Capital markets in recent days have sniffed out the inevitable truth – that both the ECB and the Fed feel they have to act. The timing and scope of their announcements is a wild card, to be sure. Both central banks have already exhausted their arsenals of traditional weapons such as short-term interest rate policy, with only modest effect. Their next steps with unconventional measures such as further bond purchases (QE III in the U.S. and targeted purchases of periphery sovereign debt in Europe) have the feel of stopgap moves rather than time-proven steps.

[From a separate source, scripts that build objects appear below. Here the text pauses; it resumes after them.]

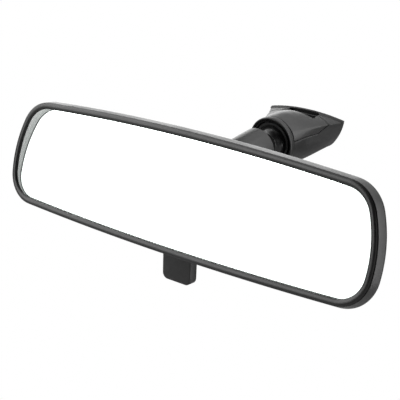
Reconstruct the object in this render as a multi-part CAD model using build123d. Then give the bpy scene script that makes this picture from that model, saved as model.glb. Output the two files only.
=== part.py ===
from build123d import *
import os
from math import cos, radians, sin, sqrt, tan

# Interior rearview mirror with a day/night lever and a twin-ball windscreen arm.
# Row frame: +X along the mirror's long side, +Y forwards to the windscreen, +Z up.
# The origin is the middle of the windscreen pad's flat face. Millimetres and degrees.

# ---- Driving dimensions ----
# Mirror head. Its own frame has its origin at the middle of the rim's front edge.
head_y = -117.0
head_z = -39.4
half_width = 120.0
half_height = 32.05
top_sagitta = 4.67
bottom_sagitta = 3.23
side_sagitta = 8.38
side_centre_z = -7.17
top_corner_radius = 18.6
bottom_corner_radius = 17.7
rim_width = 3.3
case_bulge = 1.0
bulge_depth = 7.4
# round opening in the back of the case that the arm's sleeve swings in, and its height above the ball
opening_radius = 13.9
opening_lift = 2.8
case_depth = 30.5
case_end_depth = 13.0
case_taper = 6.5
case_wall = 1.8
back_fillet = 9.0

# Wedge glass: thin at the bottom, thick at the top.
glass_front = 1.35
glass_thin = 1.5
glass_thick = 6.0
glass_inset = 3.0
silver_thickness = 0.15
tape_thickness = 0.4

# Day/night hinge near the top of the head, lever axle near the bottom.
hinge_y = 12.0
hinge_z = 23.0
hinge_x = 24.0
lever_y = 12.6
lever_z = -23.7
lever_tilt = 12.6
tab_width = 19.4
tab_thickness = 5.7
tab_bottom_z = -47.5
crank_radius = 5.3
crank_lean = 18.0

# Head ball: it lies on the arm's axis, this deep behind the rim.
head_ball_y = 21.0
head_ball_radius = 7.5

# Arm frame: Y runs along the arm's axis, Z across it, origin at the barrel's mouth.
arm_pitch = 17.5
mouth_y = -39.0
mouth_z = -10.7
base_ball_at = 4.0
base_ball_radius = 9.5
neck_radius = 4.5
rod_radius = 6.0
collar_radius = 6.6
sleeve_rear_radius = 11.7
sleeve_rear_at = -11.8
sleeve_front_radius = 8.9
sleeve_front_at = -46.5

# Mount on the windscreen.
barrel_radius = 14.2
bore_radius = 12.2
barrel_end = 22.5
screen_rake = 45.0
pad_half_width = 25.0
plate_thickness = 2.2
flare_inset = 0.3
seam_height = 2.2
cover_length = 22.0
lip_length = 2.6
shelf_radius = 11.2
button_width = 17.6
button_length = 18.6
button_depth = 6.5
button_rise = 1.2
clip_screw_x = 4.2
spring_plate_at = 23.95
spring_plate_end = 24.55
rear_seat_end = base_ball_at + 12.4

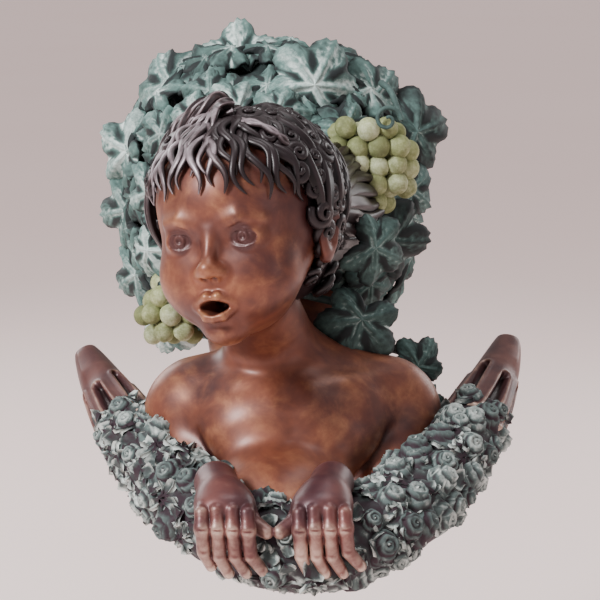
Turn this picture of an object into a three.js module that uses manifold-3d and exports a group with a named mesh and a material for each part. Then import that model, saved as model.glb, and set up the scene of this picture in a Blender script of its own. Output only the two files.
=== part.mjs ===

Like Napoleon’s invasion of Russia, however, the enemy of economic downturn is not giving the Fed and ECB a decisive battle. By way of contrast, the Fed’s first round of Quantitative Easing in 2008 was successful in stabilizing the financial system and pumping liquidity into the stock market. This bought some time for corporate profits in the U.S. to rebound and opened capital markets so companies could refinance debt at ever-more attractive rates. Now, the battlefield is different. Some points here:
- In the U.S., we face the need to resolve the “Fiscal Cliff,” that combination of tax increases and reduced government spending that all come due between October 2012 and January of next year. The Presidential election process means little will be done to resolve this overhang until November, and even then a lame duck Congress will have little incentive to craft a lasting resolution.
- In Europe, the cost of holding together the euro currency continues to climb. The Greek and Spanish economies continue to struggle, limiting tax receipts needed to fund the countries’ ongoing spending needs. Italian bond yields, even after the end-of-week rally, still hover at an unsustainable 6%. At the other end of the quality spectrum, Moody’s downgraded the outlook for German debt last week. As we recently noted, consumer confidence across the Eurozone is now more varied than at any time since before the 1992 Maastricht Treaty that began the road to monetary unification. All this means that politicians may want the euro to succeed, but they face local electorates that have their own parochial concerns over the long-term costs of that goal.
In short, the Federal Reserve and European Central Bank know they face a difficult battle since their natural allies – democratically elected governments – are not yet on the field. Capital markets know this as well. But the temptation to do something – anything, really – is simply too strong for both central bankers and markets to resist. All this limits the effectiveness of any central bank action and similarly consigns any market rally to a short life.